Uma das questões abordadas – porcamente, por assim dizer – é o relacionamento abusivo entre Patty e Christian, filho do pastor. O garoto, que já tinha apresentado problemas com drogas e com um relacionamento abusivo, onde ele sequestra uma de suas namoradas, mas sempre teve o apoio dos pais para se safar dessas situações. Com uma grande habilidade de manipulação, ele controla todos ao seu redor, e faz Patty acreditar que suas atitudes ruins são quem ela é, e que ela deveria “abraça-las”, mesmo quando a jovem tenta ser uma pessoa melhor. Com os acontecimentos que se seguem, Patty termina com Christian e ele começa a persegui-la, controlando os lugares onde ela vai, e tentando, inclusive, colocar um rastreador GPS nela. Porém, mais uma vez, nenhuma denúncia é feita, levando a uma conclusão trágica e evitável. De novo, a Netflix não soube lidar com os relacionamentos abusivos, mostrando-os como um beco sem saída.

Por último, mas não menos importante, a questão LGBT na série é abordada, mas também não é um sucesso absoluto. Começando por Nonnie, melhor amiga de Patty, que se descobre lésbica ao longo dos episódios, o estereótipo típico se mantém. Uma moça isolada, com uma única amiga, e que se veste de maneira peculiar consolida a visão de que uma mulher lésbica não pode ser atraente. Isso muda quando ela conhece Dee, sua namorada, uma lésbica linda e empoderada. Mas, não pensem vocês que a questão com a comunidade LGBT se encerra aí. Muito pelo contrário.
Bob Armstrong e se maior inimigo, Bob Barnard, disputaram a vida inteira por tudo. Porém, mais para o fim da primeira temporada, os dois, casados e com filhos, são obrigados a lidarem com sentimentos escondidos que nutriam um pelo outro. Até aí, normal. Considerando que a série se passa na Georgia, no Sul dos Estados Unidos, um local extremamente tradicional e patriarcal, mesmo em 2018 é muito comum que os membros da comunidade não queiram se assumir por medo de retaliação. Entretanto, Armstrong ainda ama sua esposa, e se descobre bissexual, o que é extremamente desencorajado por seu parceiro, que assume que a bissexualidade é uma mentira. Com a cabeça cada vez mais confusa, Armstrong se vê num beco sem saída, muito antes de decidir, com certeza, o que estava acontecendo consigo mesmo. Ele é forçado a se assumir, e forçado a descobrir se é gay ou bissexual em muito pouco tempo.

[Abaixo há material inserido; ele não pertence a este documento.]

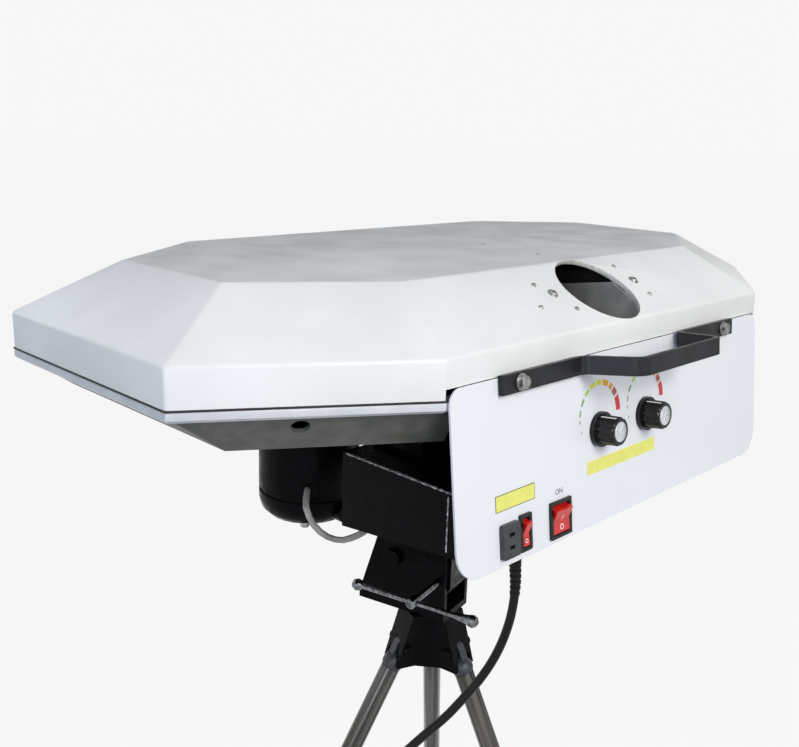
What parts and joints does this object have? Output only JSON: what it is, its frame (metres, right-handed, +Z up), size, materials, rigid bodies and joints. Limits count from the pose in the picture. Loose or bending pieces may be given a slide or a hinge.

Para a Netflix, o caminho ainda é longo quando o assunto é representação feminina. Depois do fracasso que foi a segunda temporada de 13 Reasons Why e de alguns sucessos na área, como (Des)Encanto, era de se esperar que a Netflix pudesse, finalmente, estar no caminho da luz neste quesito. Insatiable, que dissemina um discurso machista e opressor, é errada por motivos absurdos, e se torna cada vez mais nauseante a cada episódio. Porém, os méritos também precisam ser dados: apesar de horrível, a história prende, simplesmente para que você saiba qual vai ser o final. Apesar disso, são horas perdidas para um desfecho decepcionante.